Reproduce the entire listing word for word.

## SOURCE EXCERPT:
—————

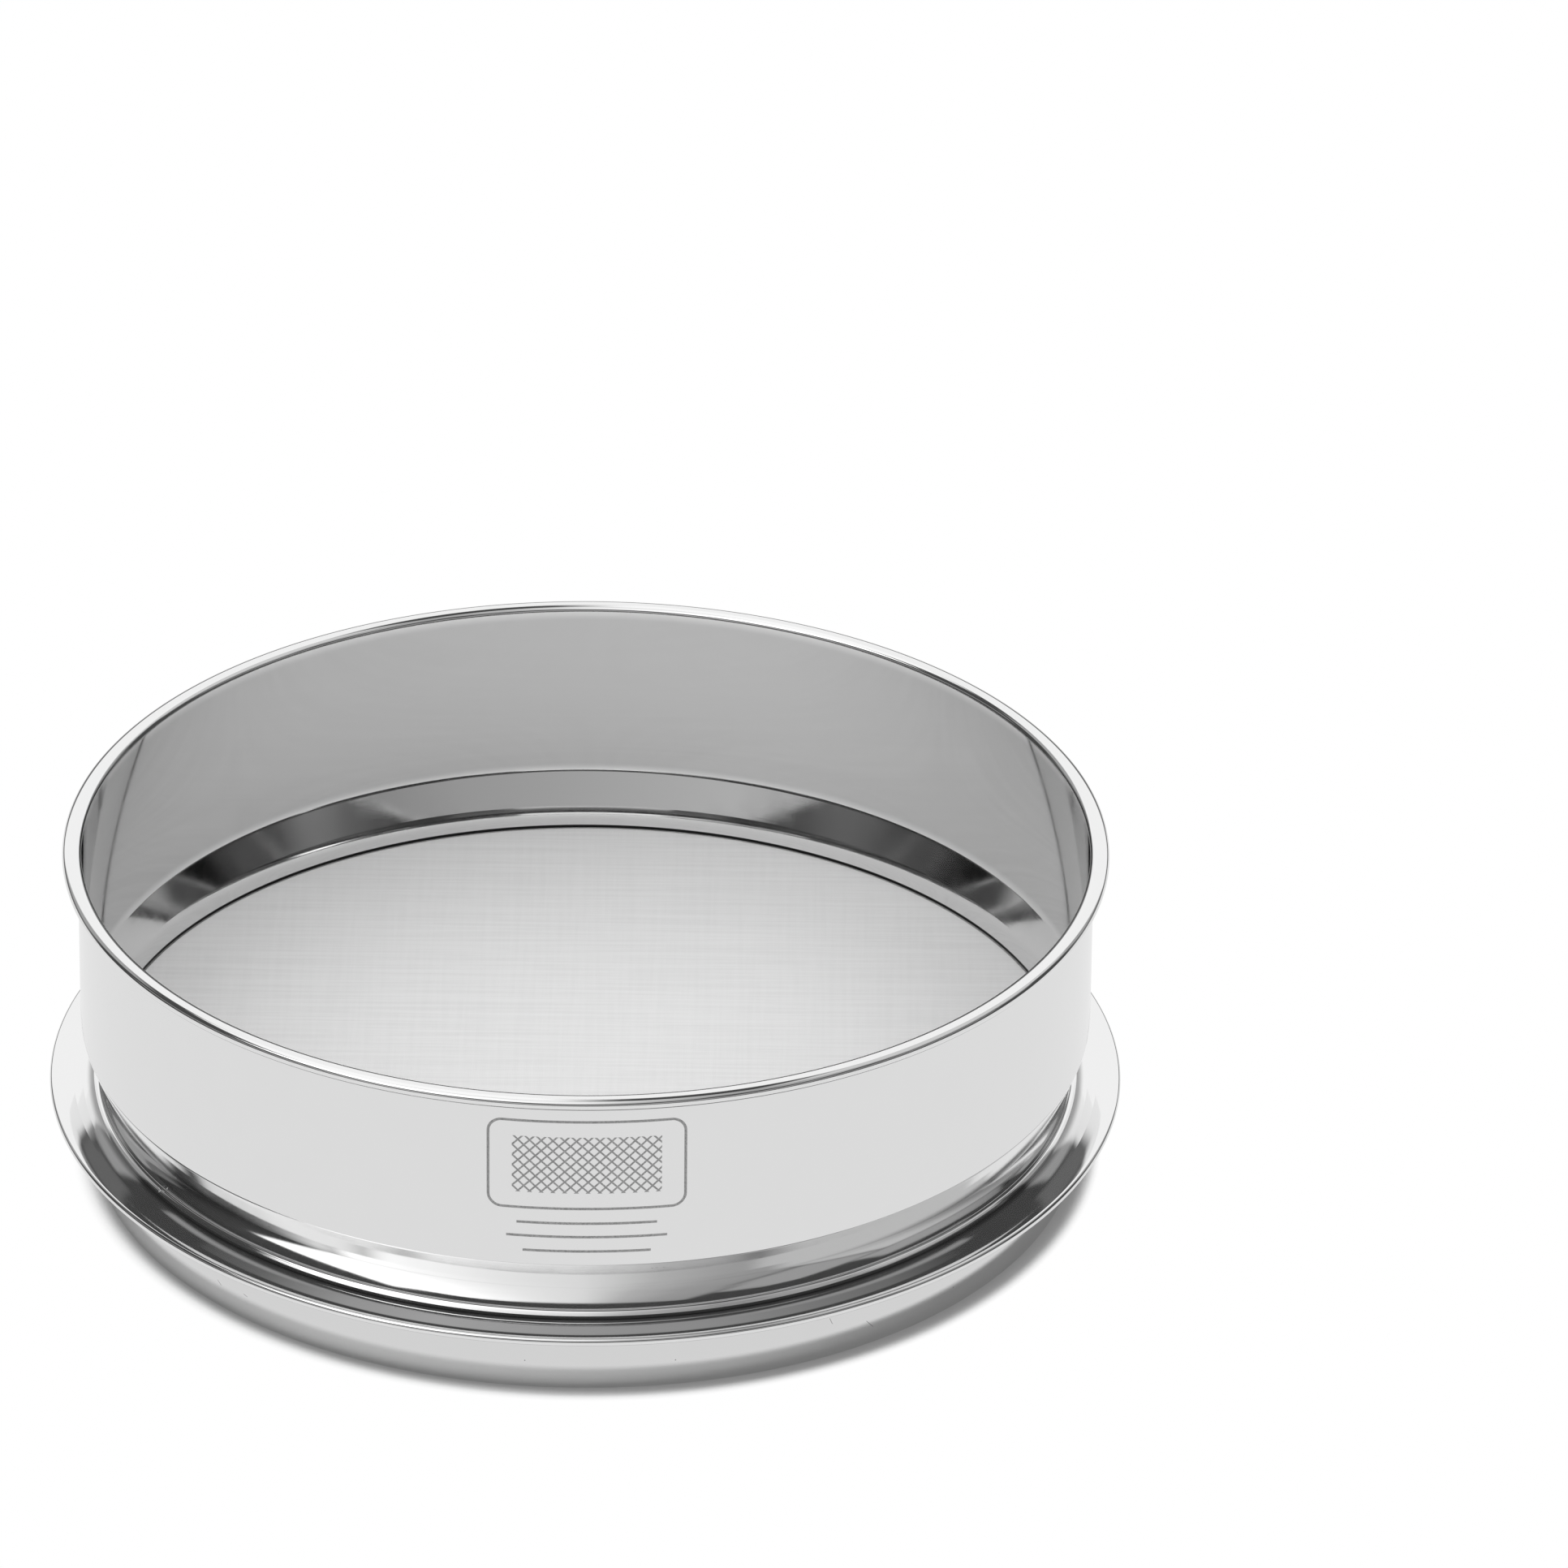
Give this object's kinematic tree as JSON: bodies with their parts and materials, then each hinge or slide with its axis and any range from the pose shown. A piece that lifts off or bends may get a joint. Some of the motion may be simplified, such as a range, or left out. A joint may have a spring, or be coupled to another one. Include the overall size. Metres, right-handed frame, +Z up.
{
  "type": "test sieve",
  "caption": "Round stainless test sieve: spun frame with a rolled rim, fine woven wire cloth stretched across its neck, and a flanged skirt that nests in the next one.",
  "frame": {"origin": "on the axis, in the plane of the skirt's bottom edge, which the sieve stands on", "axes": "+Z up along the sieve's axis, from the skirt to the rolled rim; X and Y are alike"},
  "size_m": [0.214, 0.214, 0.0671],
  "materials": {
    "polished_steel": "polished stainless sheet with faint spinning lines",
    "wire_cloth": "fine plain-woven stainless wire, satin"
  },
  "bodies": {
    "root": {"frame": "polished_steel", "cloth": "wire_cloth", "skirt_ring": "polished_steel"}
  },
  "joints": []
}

—————

## TASK SOLUTION:
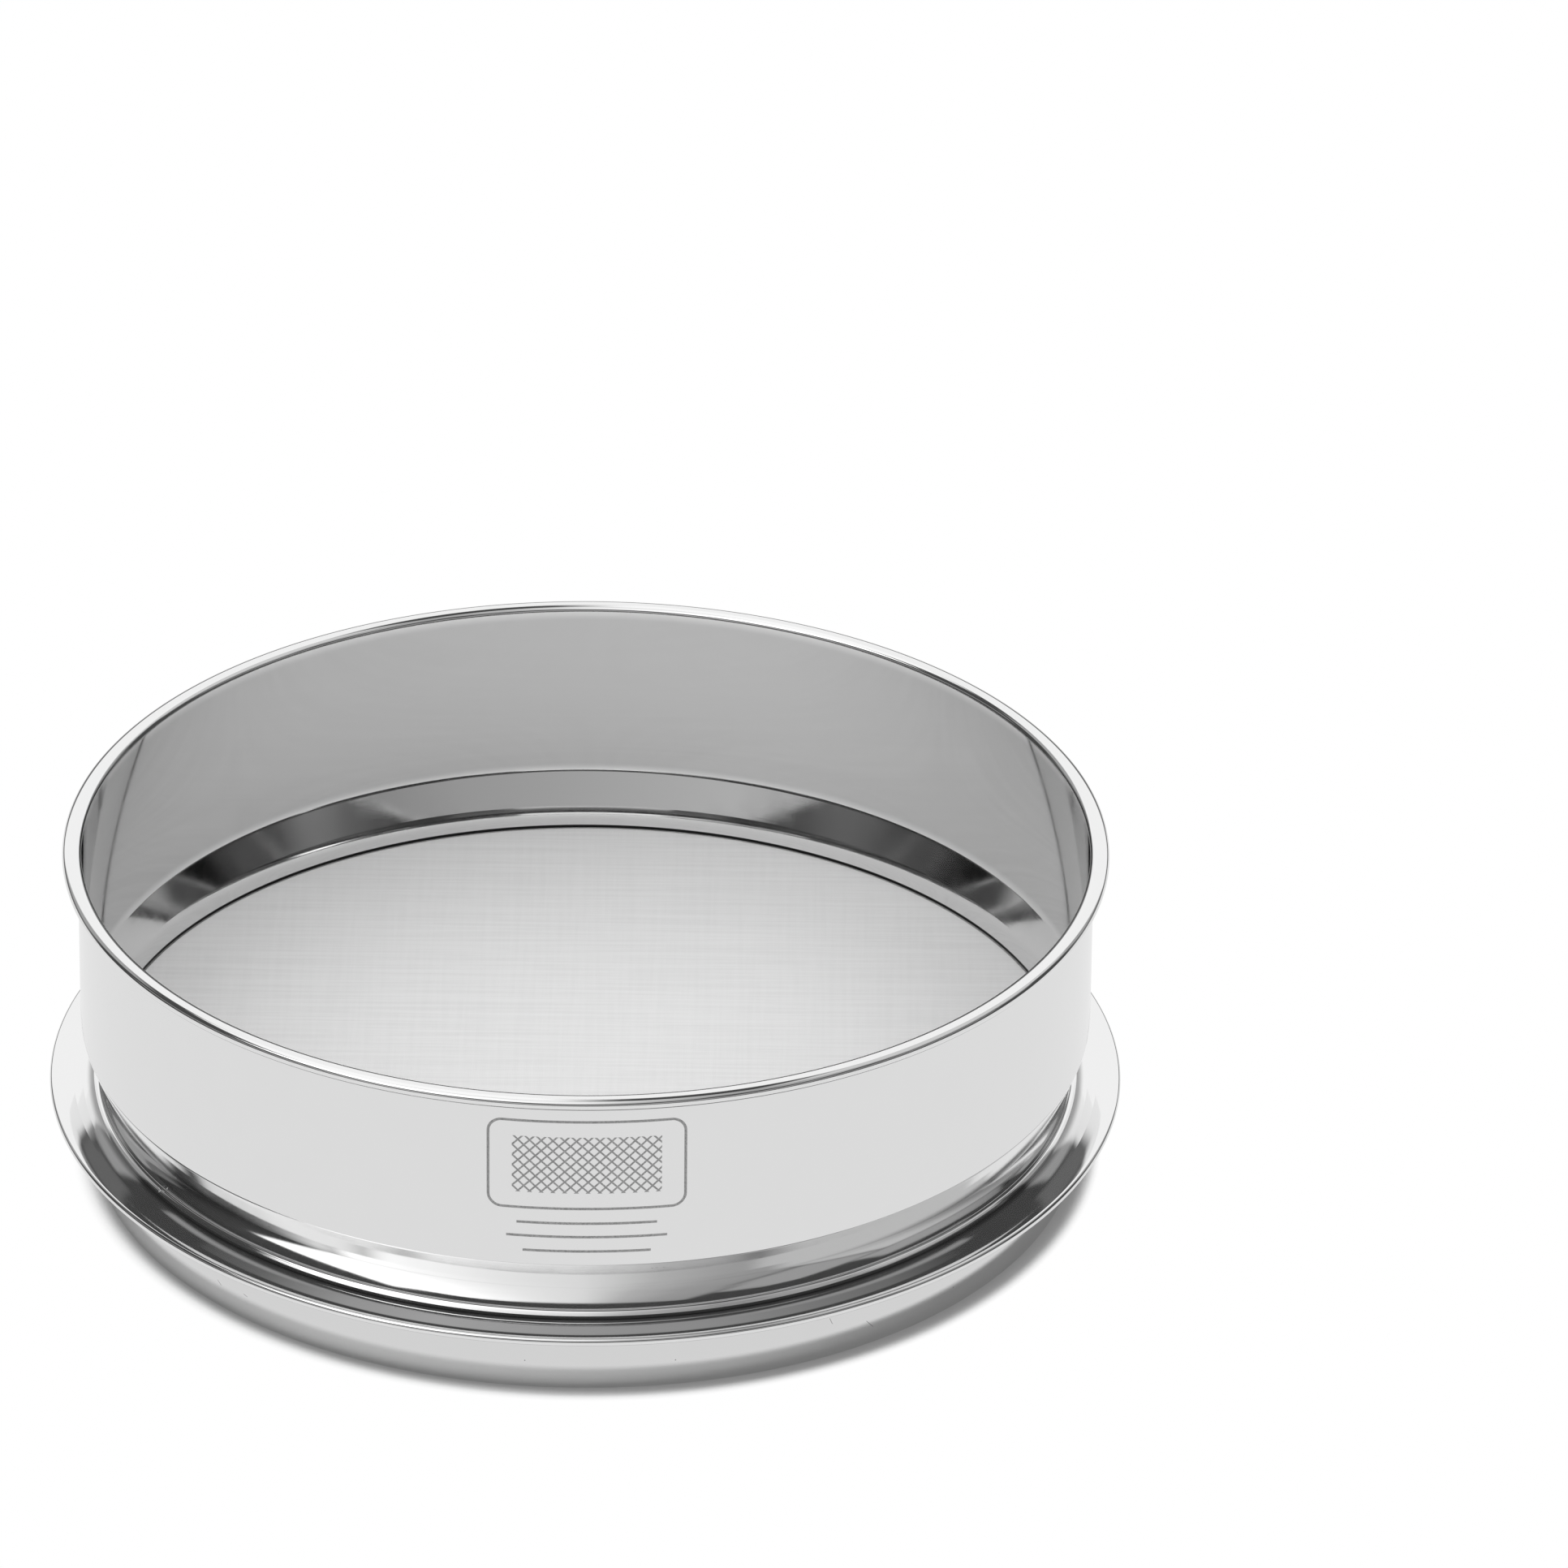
Give this object's kinematic tree as JSON: bodies with their parts and materials, then each hinge or slide with its axis and any range from the pose shown. A piece that lifts off or bends may get a joint. Some of the motion may be simplified, such as a range, or left out. A joint may have a spring, or be coupled to another one. Include the overall size. Metres, right-handed frame, +Z up.
{
  "type": "test sieve",
  "caption": "Round stainless test sieve: spun frame with a rolled rim, fine woven wire cloth stretched across its neck, and a flanged skirt that nests in the next one.",
  "frame": {"origin": "on the axis, in the plane of the skirt's bottom edge, which the sieve stands on", "axes": "+Z up along the sieve's axis, from the skirt to the rolled rim; X and Y are alike"},
  "size_m": [0.214, 0.214, 0.0671],
  "materials": {
    "polished_steel": "polished stainless sheet with faint spinning lines",
    "wire_cloth": "fine plain-woven stainless wire, satin"
  },
  "bodies": {
    "root": {"frame": "polished_steel", "cloth": "wire_cloth", "skirt_ring": "polished_steel"}
  },
  "joints": []
}